━━━ Data provided ━━━
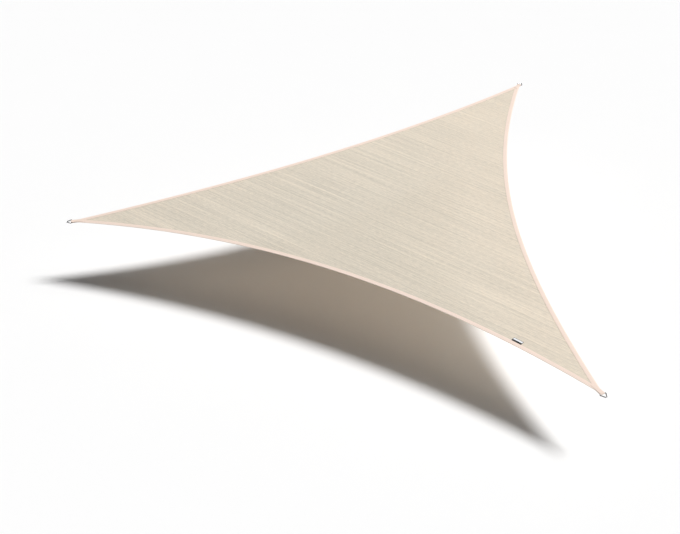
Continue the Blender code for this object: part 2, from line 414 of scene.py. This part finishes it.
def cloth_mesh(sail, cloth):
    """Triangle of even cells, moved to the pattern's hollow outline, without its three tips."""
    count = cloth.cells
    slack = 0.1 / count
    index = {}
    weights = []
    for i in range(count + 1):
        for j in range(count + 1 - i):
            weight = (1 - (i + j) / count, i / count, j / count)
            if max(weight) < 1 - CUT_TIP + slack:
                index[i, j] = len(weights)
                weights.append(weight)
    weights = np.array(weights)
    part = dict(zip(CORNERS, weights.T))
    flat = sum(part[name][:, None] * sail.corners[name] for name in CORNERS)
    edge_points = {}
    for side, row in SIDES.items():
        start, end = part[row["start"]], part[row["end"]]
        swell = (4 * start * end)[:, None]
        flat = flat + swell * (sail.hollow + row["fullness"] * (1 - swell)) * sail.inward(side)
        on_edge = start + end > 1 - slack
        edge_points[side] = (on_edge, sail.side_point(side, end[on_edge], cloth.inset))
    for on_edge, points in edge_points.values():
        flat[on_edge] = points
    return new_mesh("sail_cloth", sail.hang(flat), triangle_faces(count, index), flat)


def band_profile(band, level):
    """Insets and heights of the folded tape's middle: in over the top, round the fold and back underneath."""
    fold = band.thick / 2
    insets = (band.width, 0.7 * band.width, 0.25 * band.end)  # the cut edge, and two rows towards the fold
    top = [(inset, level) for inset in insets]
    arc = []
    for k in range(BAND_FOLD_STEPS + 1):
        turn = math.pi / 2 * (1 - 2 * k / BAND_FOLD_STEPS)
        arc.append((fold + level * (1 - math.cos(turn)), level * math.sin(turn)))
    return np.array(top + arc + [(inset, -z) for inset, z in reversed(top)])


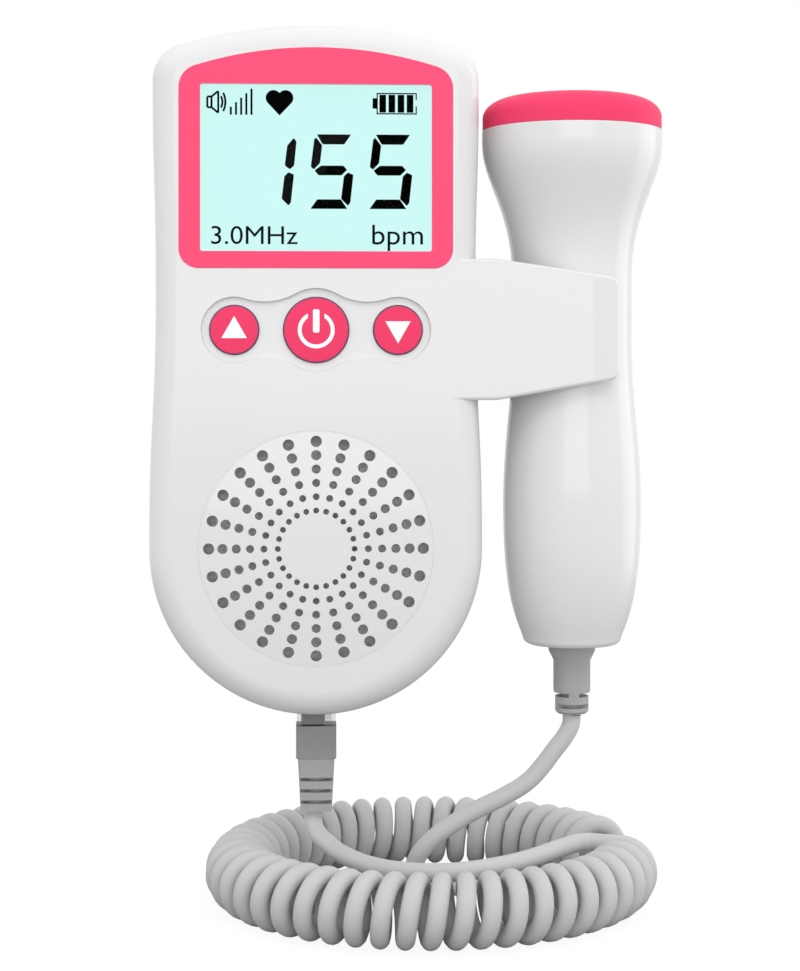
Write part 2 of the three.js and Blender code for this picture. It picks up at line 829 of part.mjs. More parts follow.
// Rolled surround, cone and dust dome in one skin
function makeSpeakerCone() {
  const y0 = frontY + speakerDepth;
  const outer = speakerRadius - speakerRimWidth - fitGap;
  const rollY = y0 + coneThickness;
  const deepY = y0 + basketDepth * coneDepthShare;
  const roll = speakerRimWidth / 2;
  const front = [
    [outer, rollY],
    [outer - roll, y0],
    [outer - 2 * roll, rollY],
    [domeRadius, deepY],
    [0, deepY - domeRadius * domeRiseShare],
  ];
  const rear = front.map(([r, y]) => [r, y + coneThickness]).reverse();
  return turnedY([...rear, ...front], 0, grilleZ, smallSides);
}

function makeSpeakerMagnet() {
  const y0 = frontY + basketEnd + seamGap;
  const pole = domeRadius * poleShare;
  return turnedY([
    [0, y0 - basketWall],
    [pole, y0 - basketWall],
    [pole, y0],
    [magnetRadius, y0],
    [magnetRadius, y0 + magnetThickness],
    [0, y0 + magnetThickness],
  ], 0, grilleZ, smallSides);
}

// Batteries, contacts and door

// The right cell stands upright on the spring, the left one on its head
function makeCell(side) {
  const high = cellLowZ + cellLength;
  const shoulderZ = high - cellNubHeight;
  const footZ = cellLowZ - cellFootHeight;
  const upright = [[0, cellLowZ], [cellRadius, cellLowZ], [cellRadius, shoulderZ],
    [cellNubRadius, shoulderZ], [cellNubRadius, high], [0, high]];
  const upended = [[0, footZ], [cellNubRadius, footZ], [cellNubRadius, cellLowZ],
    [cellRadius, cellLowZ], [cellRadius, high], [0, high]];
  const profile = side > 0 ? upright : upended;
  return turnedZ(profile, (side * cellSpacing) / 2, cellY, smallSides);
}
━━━
Goal of the exercise: Both the line with "Write part 2" and the line with "contacts and door" belong in the extract, along with every line between them; set down those lines exactly and only.

Result:
Write part 2 of the three.js and Blender code for this picture. It picks up at line 829 of part.mjs. More parts follow.
// Rolled surround, cone and dust dome in one skin
function makeSpeakerCone() {
  const y0 = frontY + speakerDepth;
  const outer = speakerRadius - speakerRimWidth - fitGap;
  const rollY = y0 + coneThickness;
  const deepY = y0 + basketDepth * coneDepthShare;
  const roll = speakerRimWidth / 2;
  const front = [
    [outer, rollY],
    [outer - roll, y0],
    [outer - 2 * roll, rollY],
    [domeRadius, deepY],
    [0, deepY - domeRadius * domeRiseShare],
  ];
  const rear = front.map(([r, y]) => [r, y + coneThickness]).reverse();
  return turnedY([...rear, ...front], 0, grilleZ, smallSides);
}

function makeSpeakerMagnet() {
  const y0 = frontY + basketEnd + seamGap;
  const pole = domeRadius * poleShare;
  return turnedY([
    [0, y0 - basketWall],
    [pole, y0 - basketWall],
    [pole, y0],
    [magnetRadius, y0],
    [magnetRadius, y0 + magnetThickness],
    [0, y0 + magnetThickness],
  ], 0, grilleZ, smallSides);
}

// Batteries, contacts and door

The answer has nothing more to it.